Omdat de administratieve lasten voor ondernemers waar mogelijk dienen
te worden verminderd, sta ik in beginsel positief tegenover uw advies.
Echter, uit oogpunt van gelijke fiscale behandeling kan een
tegemoetkoming binnen de kleine ondernemersregeling zoals door u
voorgesteld niet exclusief voor commissarissen/toezichthouders worden
gecreëerd, maar zou deze voor iedere (kleine) ondernemer van toepassing
moeten zijn. Een algemene en automatische ontheffing binnen de kleine
ondernemersregeling zou betekenen dat de Belastingdienst geen zicht meer
heeft op de kleine ondernemers die zich op een dergelijke regeling
beroepen en op de daarmee gemoeide (niet afgedragen) btw. Aldus zou
Nederland ook niet meer kunnen voldoen aan de jaarlijkse verplichting om
afdracht eigen middelen EU juist te berekenen.
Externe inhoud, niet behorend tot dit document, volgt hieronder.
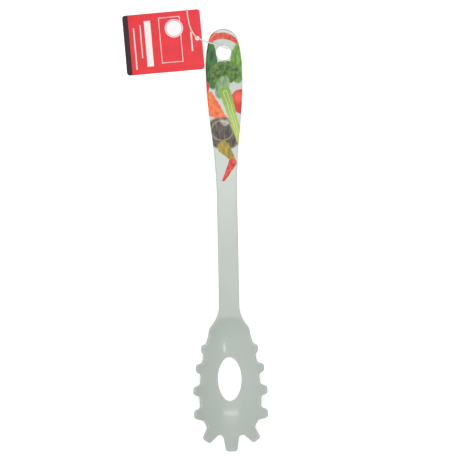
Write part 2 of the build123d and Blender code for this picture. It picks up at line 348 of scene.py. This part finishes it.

Verder zou voor zo’n aanpassing van de bestaande kleine
ondernemersregeling een wijziging van de nationale wet- en regelgeving
vereist zijn. Deze wetswijziging brengt een risico met zich mee dat de
hele kleine ondernemersregeling onverbindend wordt. De reden hiervan is
dat de huidige btw-regels voor kleine ondernemers in Nederland
toegestaan zijn op grond van een overgangsbepaling die inhoudt dat de
overgangsbepaling (stand still) niet meer geldt als de regelgeving
wijzigt (wordt uitgebreid).
Op basis van het bovenstaande concludeer ik dat het niet haalbaar is om gehoor te geven aan uw advies. Om de betrokken commissarissen/toezichthouders wel meer tijd te geven de gewijzigde regels toe te passen, keur ik goed dat commissarissen/toezichthouders die aan de vereisten voor ontheffing van de administratieve btw-verplichtingen voldoen en die voor 1 juli 2013 daartoe bij de Belastingdienst een verzoek indienen, met terugwerkende kracht tot 1 januari 2013 van die verplichtingen worden ontheven. Verder merk ik op dat commissarissen, die slechts één commissariaat bekleden en overigens geen btw-ondernemer zijn, bij vergoedingen tot circa € 7.000 kunnen worden ontheven van hun administratieve verplichtingen en btw-plicht over de ontvangen vergoeding.